Uysal, "Bu topraklar üzerinde kurulacak ülke ile dünyanın kontrolünü elinde tutarak kendileri için bir dünya cenneti kurmaya dayanan Evangelistler, insanlığa kendi düzenlerini dayatıyor. Bu bir paranoyadır ama bu paranoyanın kaynağı, yeni dünya düzenini dayandırdıkları kendi kutsal kitaplarıdır, biz değil. Kendilerinden farklı olanları kontrol altında tutarak topraklarından sürmek veya gerekirse yok etmek bu kitapta emrediliyor. Batı, bu sebeplerle İslâm'ı düşman kabul ediyor, dolayısıyla Türkleri de düşman kabul ediyor. Bunlara boyun bükmek, bize dinlerarası diyalog diye sunuluyor. İslam adına kurulan terör örgütleri, bahane olarak kullanılıyor. Diğer taraftan daha tehlikeli olan ikinci grup, cemaatler şeklinde örgütlenerek bütün Türk İslâm coğrafyasına yayılıyor. Bunlar, Batılı güçlerin desteği ile çalışıyor, Müslümanları bu yolla pasifize etmeye çabalıyorlar" dedi.
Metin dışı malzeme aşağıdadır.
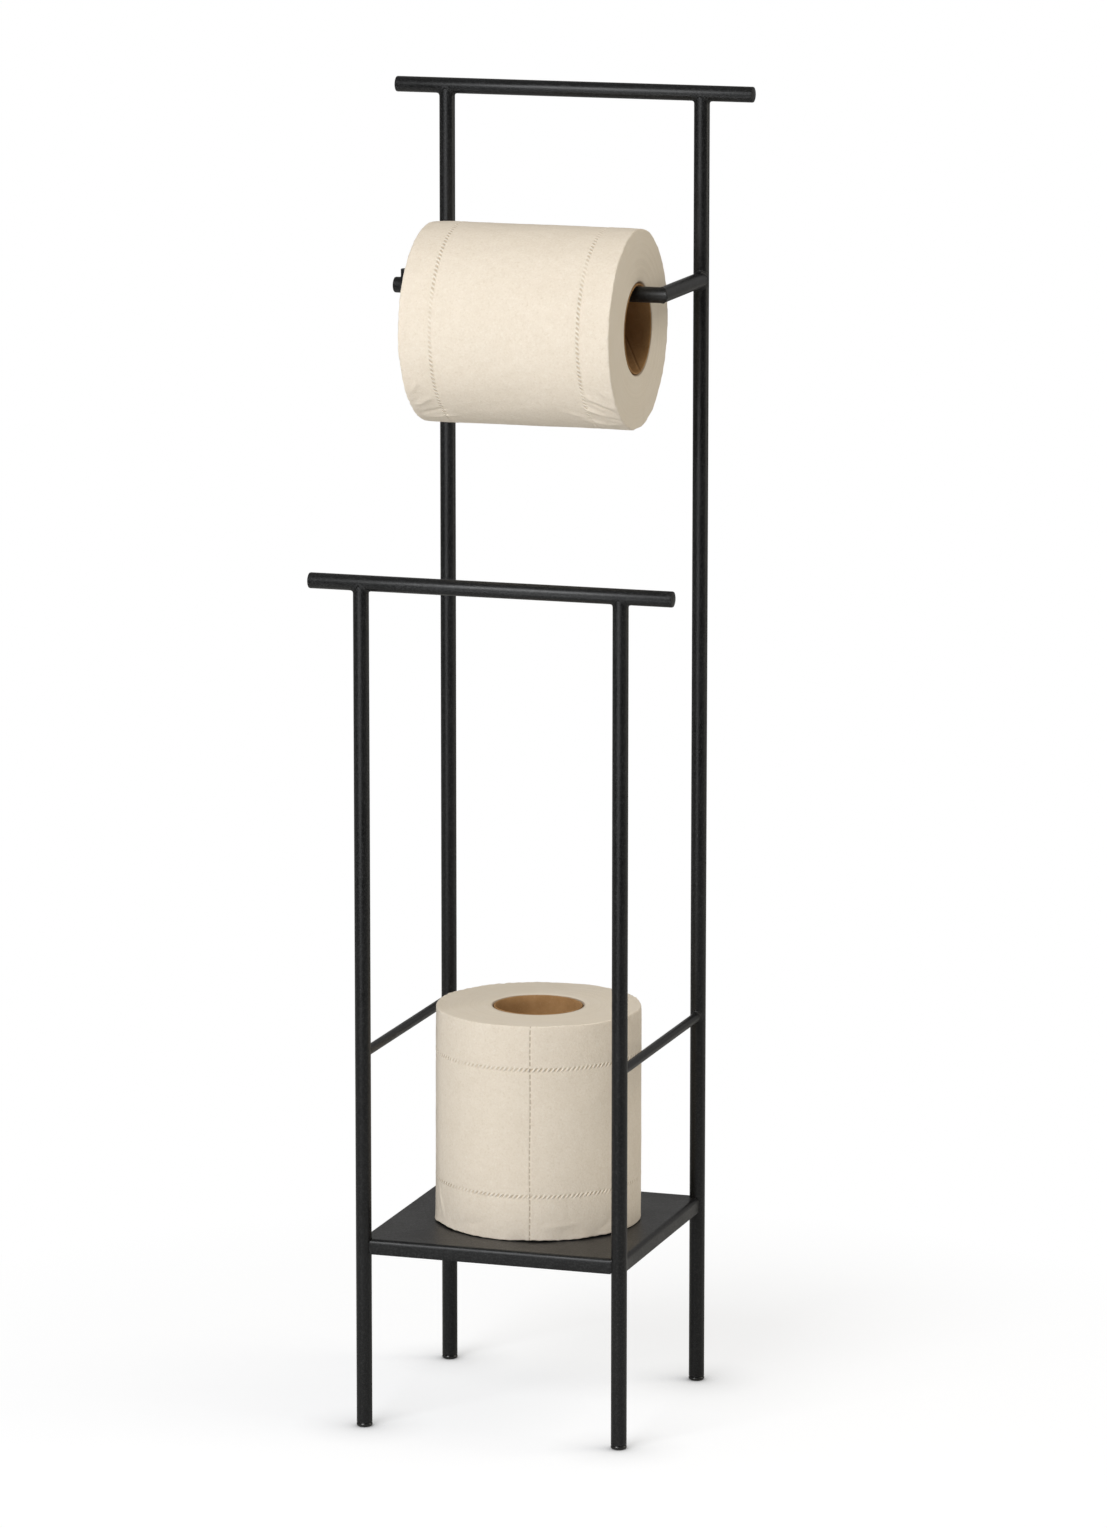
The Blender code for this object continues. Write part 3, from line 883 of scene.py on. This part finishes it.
world = bpy.data.worlds.new("studio")
bpy.context.scene.world = world
world.use_nodes = True
tree = world.node_tree
back = tree.nodes["Background"]
back.inputs["Color"].default_value = (1, 0.985, 0.96, 1)
back.inputs["Strength"].default_value = 0.242
seen = tree.nodes.new("ShaderNodeBackground")
seen.inputs["Color"].default_value = (1, 1, 1, 1)
seen.inputs["Strength"].default_value = 1.0
ray = tree.nodes.new("ShaderNodeLightPath")
mix = tree.nodes.new("ShaderNodeMixShader")
tree.links.new(ray.outputs["Is Camera Ray"], mix.inputs[0])
tree.links.new(back.outputs[0], mix.inputs[1])
tree.links.new(seen.outputs[0], mix.inputs[2])
tree.links.new(mix.outputs[0], tree.nodes["World Output"].inputs[0])

WARM = (1.0, 0.94, 0.83)
emitter("key_softbox", around(-15, 27, 2.2, (0, 0, 0.38)), (0, 0, 0.34), 1.25, 1.05, 33.4)
low = emitter("low_softbox", around(-11, -9, 1.8, (0, 0, 0.54)), (0, 0, 0.52), 1.0, 0.4, 0.55)
low.data.spread = math.radians(70)
under = emitter("under_softbox", around(-8, -33, 0.95, (0, 0, 0.566)), (0, 0, 0.60), 0.7, 0.2, 0.19)
under.data.spread = math.radians(50)
emitter("side_fill", around(112, 12, 2.0, (0, 0, 0.30)), (0, 0, 0.30), 0.9, 1.1, 6.0, WARM)
emitter("high_side_fill", around(98, 50, 2.0, (0, 0, 0.40)), (0, 0, 0.40), 1.0, 1.0, 9.5, WARM)
emitter("back_glow", around(198, 14, 2.0, (0, 0, 0.30)), (0, 0, 0.30), 3.0, 1.1, 1.2)

F_PX, AZ, EL, DIST, TARGET_Z = 7241.8, 18.0477, 10.7927, 3.72048, 0.3397
cam_data = bpy.data.cameras.new("camera")
cam_data.sensor_fit = "AUTO"
cam_data.sensor_width = 36.0
cam_data.lens = F_PX * 36.0 / 1528.0
cam_data.shift_x = 21.07 / 1528.0
cam_data.shift_y = -0.46 / 1528.0
cam_data.clip_end = 60.0
cam = bpy.data.objects.new("camera", cam_data)
cam.location = around(AZ, EL, DIST, (0, 0, TARGET_Z))
cam.rotation_euler = (Vector((0, 0, TARGET_Z)) - cam.location).to_track_quat("-Z", "Y").to_euler()
bpy.context.scene.collection.objects.link(cam)
bpy.context.scene.camera = cam

view = bpy.context.scene.view_settings
view.view_transform = "Standard"
view.look = "None"
view.exposure = 0.0
view.gamma = 1.0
Dr. Çağrı Uysal'ı tebrik ettim. Şayet Uysal bu konuşmayı yapmasaydı, kurultaya katılan gençler, dinlerarası diyalog tiyatrosunun figüranı durumuna düşecekti.

***

2004'te konuyla ilgili dizi yazımdan alıntı yaptığım bu konuyu niçin gündeme getirdim?

Cemaatin bütün projeleri, AKP iktidarı tarafından destekleniyordu. Öyle ki Türk Dünyası Gençlik Kurultayı'nın düzenlenebilmesi için verecekleri parayı, kurultayda Vatikan'ın cemaat üzerinden sürdürdüğü dinlerarası diyalog projesi ile ilgili bir toplantı yapılması şartına bağlamışlardı!

Şimdi FETÖ'cüleri tasfiyeden söz ediyorlar ve siyasi ayağa hiç dokunmuyorlar! Kendilerini tasfiye edebilirler mi?